The binder is preferably selected from the group
consisting of brewers condensed solubles, lignosulfonate,
sodium carbonate lignin, cane molasses, beet syrup, beet
molasses, desugared beet molasses, whey, starch, soy
solubles with cane molasses or the like, hydrolyzed
collagen, amino acid solutions, cellulose derivatives, or
cellulose based polymer binders. Other water soluble
binders having equivalent properties to, for example, the
brewers condensed solubles, may be suitable for use in the
present inventive composition, although economics may
mitigate against their use.
The binder is generally added to the composition as a
solution. The solution is typically provided as a water
based slurry having about 40% to 50% solids by weight and
weighing about 10 pounds per gallon. The binder may also
be added and mixed with the other dry ingredients,
subsequently mixing in an amount of water.

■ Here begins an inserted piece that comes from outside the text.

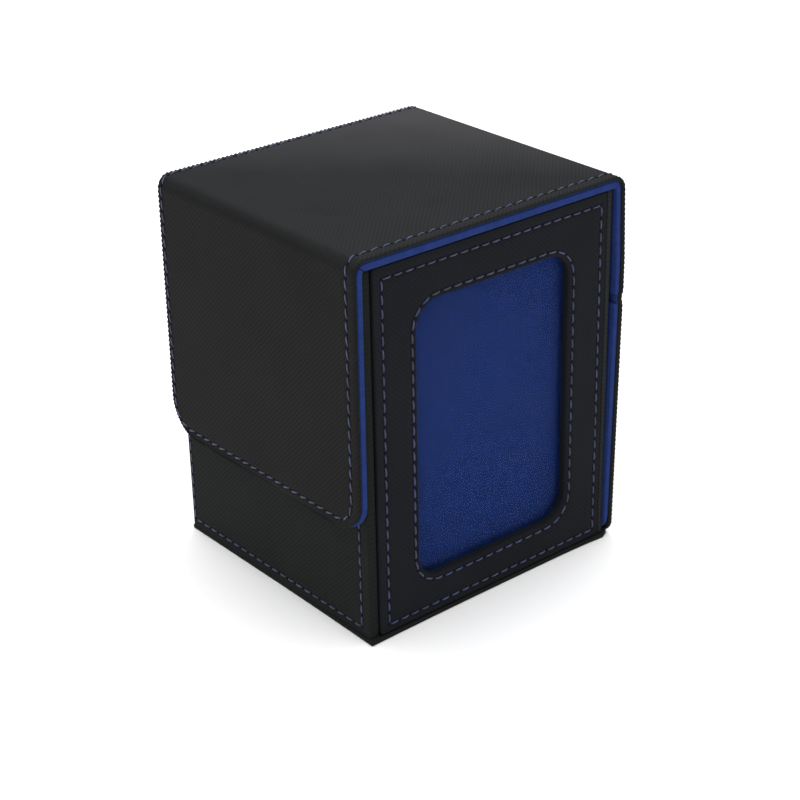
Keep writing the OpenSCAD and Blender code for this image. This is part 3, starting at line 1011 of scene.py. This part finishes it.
# a leather wall with a seam round it
def makeSewnWall(name, facts, surface, material):
    (start, end), (low, high) = facts["span"], facts["across"]
    linedThick, rimThick = tray["wallThick"]
    seam = newSeam(*facts["seam"])

    def place(s, y, t, h):
        point, normal = surface(s, y)
        return point + normal * (h - t / 2)

    leather = makeSlab(name + "_leather", {
        "start": start, "end": end, "halfWidth": (high - low) / 2, "middle": (high + low) / 2,
        "openStart": facts["openStart"], "startRadius": facts["footRadius"], "endRadius": facts["rimRadius"],
        "thick": turnedRim(linedThick, rimThick, *facts["lined"], facts["sideThick"]), "edge": facts["edge"],
        "rows": rowsToRim(start, end, wallInsets, 1.1), "insets": wallInsets, "across": 14,
        "place": place, "dent": lambda s, y, d: seamDent(seam, s, y),
    }, material)
    fixToBox(leather, "leather_black", *facts["leatherFor"])
    stitches = makeStitches(name + "_stitches", [seam], surface, tray["slant"])
    fixToBox(stitches, "thread_blue", *facts["threadFor"])


wallStart, wallEnd = tray["baseTop"], tray["rim"]
flapWall = {
    "span": (wallStart, wallEnd), "across": (-38.3, 38.75), "lined": (-32.9, 36.3), "sideThick": 2.7,
    "openStart": True, "footRadius": 0.0, "rimRadius": 0.7, "edge": 0.38,
    "seam": (3.3, -34.95, 96.5, 37.6, 0.0),
    "leatherFor": ("flap_side_skin", "flap_side_board"), "threadFor": ("flap_side_thread",),
}
rearPanel = {
    "span": (tray["panelFoot"], wallEnd), "across": tray["panelX"], "lined": (-37.4, 38.1), "sideThick": 2.2,
    "openStart": False, "footRadius": 0.4, "rimRadius": 0.7, "edge": 0.4,
    "seam": (3.5, -34.4, 96.2, 35.6, 0.0),
    "leatherFor": ("rear_skin", "rear_board"), "threadFor": ("rear_thread",),
}

# wall behind the flap, its outer face towards -X
makeSewnWall("flap_wall", flapWall,
             lambda s, y: (Vector((-tray["halfX"], y, s)), Vector((-1.0, 0.0, 0.0))), wallLeather)

# wall behind the back: its outer layer shows as a strip beside the front and rear panels
stripShape = {"halfWidth": 38.5, "thick": 1.6, "edge": 0.35, "outside": 40.45}
hingeStrip = makeSlab("hinge_wall_strip", {
    "start": wallStart, "end": wallEnd, "halfWidth": stripShape["halfWidth"], "startRadius": 0.3,
    "endRadius": 0.6, "thick": stripShape["thick"], "edge": stripShape["edge"], "insets": plainInsets,
    "across": 6, "step": 5.0, "place": lambda s, y, t, h: (stripShape["outside"] - t / 2 + h, y, s),
}, litStripLeather)
fixToBox(hingeStrip, "leather_black")

# and its inner layer faces the cards
coreShape = {"halfWidth": 36.5, "thick": (0.22, 0.72), "edge": 0.2, "outside": 38.72, "endShort": 0.05}
coreInsets = [0.0, 0.05, 0.15, 0.3, 0.6, 2.0, 3.4, 3.8, 4.2, 6.0]
coreEnd = wallEnd - coreShape["endShort"]
hingeCore = makeSlab("hinge_wall_leather", {
    "start": wallStart, "end": coreEnd, "halfWidth": coreShape["halfWidth"], "startRadius": 0.3,
    "endRadius": 0.6, "thick": turnedRim(*coreShape["thick"], *flapWall["lined"], coreShape["thick"][0]),
    "edge": coreShape["edge"], "rows": rowsToRim(wallStart, coreEnd, coreInsets[:6], 4.0),
    "insets": coreInsets, "across": 6,
    "place": lambda s, y, t, h: (coreShape["outside"] - t / 2 + h, y, s),
}, wallLeather)
fixToBox(hingeCore, "leather_black", "hinge_side_skin", "hinge_side_board")

# rear panel, its outer face towards +Y
makeSewnWall("rear", rearPanel,
             lambda s, x: (Vector((x, tray["halfY"], s)), Vector((0.0, 1.0, 0.0))), panelLeather)

# suede-covered board behind the displayed card
dividerShape = {"halfWidth": 38.0, "middle": 0.5, "y": (-35.0, -32.7), "top": 98.9, "edge": 0.5}
dividerPiece = makeSlab("divider_suede", {
    "start": wallStart, "end": dividerShape["top"], "halfWidth": dividerShape["halfWidth"],
    "middle": dividerShape["middle"], "startRadius": 0.3, "endRadius": 0.4,
    "thick": dividerShape["y"][1] - dividerShape["y"][0], "edge": dividerShape["edge"],
    "insets": plainInsets, "across": 8, "step": 8.0,
    "place": lambda s, x, t, h: (x, sum(dividerShape["y"]) / 2 - h, s),
}, displaySuede)
fixToBox(dividerPiece, "suede_blue", "display_lining", "display_board", "front_lining")
print("tray walls laid")


# window panel

window = {
    "x": (-24.0, 25.6),
    "z": (11.9, 86.7),
    "radius": 6.5,
    "outerSeam": (-34.47, 3.5, 36.35, 96.2, 0.0),
    "seamOut": 1.6,
    "front": -38.85,
    "back": -36.65,
    "outerEdge": 0.4,
    "innerEdge": 1.0,
    "corner": 0.8,
    "leastCorner": 0.35,
    "cornerSteps": 8,
    "sideSteps": 56,
}


# points round a rounded rectangle, the same number on every ring
def ringPoints(*rect):
    loop = roundedLoop(*rect, window["cornerSteps"])
    size, sideSteps = window["cornerSteps"] + 1, window["sideSteps"]
    points = []
    for first in range(0, len(loop), size):
        corner, following = loop[first:first + size], loop[(first + size) % len(loop)]
        points += corner + [between(corner[-1], following, k / sideSteps) for k in range(1, sideSteps)]
    return points


def outerRing(inset):
    x0, x1 = tray["panelX"]
    return ringPoints(x0 + inset, tray["panelFoot"] + inset, x1 - inset, tray["rim"] - inset,
                      max(window["leastCorner"], window["corner"] - inset))


def outerSeamRing(share):
    x0, z0, x1, z1, radius = window["outerSeam"]
    return ringPoints(x0 + share, z0 + share, x1 - share, z1 - share, max(radius, 0.1))


# the window's rectangle and corner radius, made larger by the outset
def windowRect(outset):
    (x0, x1), (z0, z1) = window["x"], window["z"]
    return x0 - outset, z0 - outset, x1 + outset, z1 + outset, window["radius"] + outset


def innerRing(outset):
    return ringPoints(*windowRect(outset))


def mixRings(first, second, t):
    return [between(a, b, t) for a, b in zip(first, second)]


outerSeam = newSeam(*window["outerSeam"])
innerSeam = newSeam(*windowRect(window["seamOut"]))


# rings of the panel from its back edge outside, over the front, to its back edge inside the
# window, closer together beside each seam
def panelRings():
    front, back = window["front"], window["back"]
    rings = [(outerRing(0.0), back)]
    edge = window["outerEdge"]
    for k in range(6):
        a = math.pi / 2 * k / 5
        rings.append((outerRing(edge * (1 - math.cos(a))), front + edge * (1 - math.sin(a))))
    start, seamLine = outerRing(edge), outerSeamRing(0.0)
    rings += [(mixRings(start, seamLine, t), front) for t in (0.3, 0.5, 0.66, 0.8, 0.9)]
    rings += [(outerSeamRing(share), front) for share in (0.0, 0.2, 0.45, 0.75, 1.1, 1.6)]
    flatStart, flatEnd = outerSeamRing(1.6), innerRing(3.4)
    rings += [(mixRings(flatStart, flatEnd, t), front) for t in (0.2, 0.4, 0.6, 0.8)]
    rings += [(innerRing(outset), front) for outset in (3.4, 2.8, 2.4, 2.1, 1.8, 1.6, 1.4, 1.15)]
    edge = window["innerEdge"]
    for k in range(7):
        a = math.pi / 2 * k / 6
        rings.append((innerRing(edge * (1 - math.sin(a))), front + edge * (1 - math.cos(a))))
    rings.append((innerRing(0.0), back))
    return rings


def makeWindowPanel():
    builder = bmesh.new()
    sheet = builder.loops.layers.uv.new("sheet")
    verts = []
    for points, depth in panelRings():
        row = []
        for x, z in points:
            dents = (seamDent(outerSeam, x, z), seamDent(innerSeam, x, z))
            low = max(dents) if depth == window["front"] else 0.0
            row.append(builder.verts.new((x, depth + low, z)))
        verts.append(row)
    count = len(verts[0])
    for r in range(len(verts)):
        n = (r + 1) % len(verts)
        for k in range(count):
            m = (k + 1) % count
            face = builder.faces.new([verts[r][k], verts[r][m], verts[n][m], verts[n][k]])
            for loop in face.loops:
                loop[sheet].uv = (loop.vert.co.x, loop.vert.co.z)
    return finishMesh("window_panel_leather", builder, [panelLeather])


windowPanel = makeWindowPanel()
fixToBox(windowPanel, "leather_black", "window_panel_skin", "window_panel_board")
windowStitches = makeStitches(
    "window_panel_stitches", [outerSeam, innerSeam],
    lambda x, z: (Vector((x, window["front"], z)), Vector((0.0, -1.0, 0.0))), tray["slant"])
fixToBox(windowStitches, "thread_blue", "window_panel_thread")
print("window panel laid")


# finishes of the parts kept as they are

keptFinish = {
    "pocket_spacer": blackSuede, "floor_lining": blueSuedeNode, "flap_side_lining": blueSuedeNode,
    "hinge_side_lining": blueSuedeNode, "rear_lining": blueSuedeNode,
    "wall_magnets": nickel, "flap_magnets": nickel, "window_film": clearFilm,
}
for nodeName, material in keptFinish.items():
    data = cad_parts[nodeName].data
    data.materials.clear()
    data.materials.append(material)
print("kept parts finished")


# floor, light and camera

studio = {
    "floor": {"colour": (246, 246, 246), "marks": (0.004, 2.0), "tone": (0.99, 1.0),
              "finish": {"Roughness": 0.9, "Specular IOR Level": 0.1}},
    "floorHalf": 6.0,
    "floorDrop": 0.0001,
    "aim": (0.0, 0.0, 0.05),
    "ambient": 0.38,
    "key": {"at": (-1.15, -0.65, 0.8), "size": 0.8, "power": 5.0},
    "top": {"at": (0.2, 0.25, 2.0), "size": 3.0, "power": 86.0},
}


def makeFloor():
    mesh = bpy.data.meshes.new("floor")
    half = studio["floorHalf"]
    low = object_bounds()[0].z - studio["floorDrop"]
    corners = [(-half, -half, low), (half, -half, low), (half, half, low), (-half, half, low)]
    mesh.from_pydata(corners, [], [(0, 1, 2, 3)])
    made = bpy.data.objects.new("floor", mesh)
    bpy.context.scene.collection.objects.link(made)
    mesh.materials.append(makePlain("floorPale", studio["floor"]))


def addSoftbox(name, facts):
    data = bpy.data.lights.new(name, "AREA")
    data.shape = "SQUARE"
    data.size = facts["size"]
    data.energy = facts["power"]
    made = bpy.data.objects.new(name, data)
    bpy.context.scene.collection.objects.link(made)
    made.location = facts["at"]
    aim = Vector(studio["aim"]) - made.location
    made.rotation_mode = "QUATERNION"
    made.rotation_quaternion = aim.to_track_quat("-Z", "Y")


makeFloor()
addSoftbox("keyLight", studio["key"])
addSoftbox("topLight", studio["top"])
world = bpy.data.worlds.new("studio")
bpy.context.scene.world = world
world.use_nodes = True
sky = world.node_tree.nodes["Background"]
sky.inputs["Color"].default_value = (1.0, 1.0, 1.0, 1.0)
seen = world.node_tree.nodes.new("ShaderNodeLightPath").outputs["Is Camera Ray"]
# the background shows white, and the light that it gives is dimmer
feed(world.node_tree, sky.inputs["Strength"], mixValue(world.node_tree, seen, studio["ambient"], 1.0))
bpy.context.scene.view_settings.view_transform = "Standard"

camera = {
    "at": (-0.286468, -0.351140, 0.263330),
    "right": (0.76664, -0.64182, -0.01815),
    "up": (0.29622, 0.32848, 0.89686),
    "lens": 85.98,
    "sensor": 36.0,
}
cameraData = bpy.data.cameras.new("camera")
cameraData.sensor_width = camera["sensor"]
cameraData.lens = camera["lens"]
cameraData.clip_start, cameraData.clip_end = 0.01, 50.0
cameraObject = bpy.data.objects.new("camera", cameraData)
bpy.context.scene.collection.objects.link(cameraObject)
right, up = Vector(camera["right"]).normalized(), Vector(camera["up"]).normalized()
backward = right.cross(up).normalized()
up = backward.cross(right)
cameraTurn = Matrix((right, up, backward)).transposed().to_4x4()
cameraTurn.translation = Vector(camera["at"])
cameraObject.matrix_world = cameraTurn
bpy.context.scene.camera = cameraObject
print("studio ready")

Optionally, a coating may be included with the
manufactured granular substrate to provide a harder outer
shell. The coating is generally added to the composition
at 1 wt% or less. The coating material is added directly
to the dried, finished pellets and enhances the strength of
the granular substrate to prevent degradation. The
preferred coating material is polyvinyl alcohol. However,
other coating compositions capable of strengthening the
substrate without adversely affecting the desired
properties are suitable for use with the present invention.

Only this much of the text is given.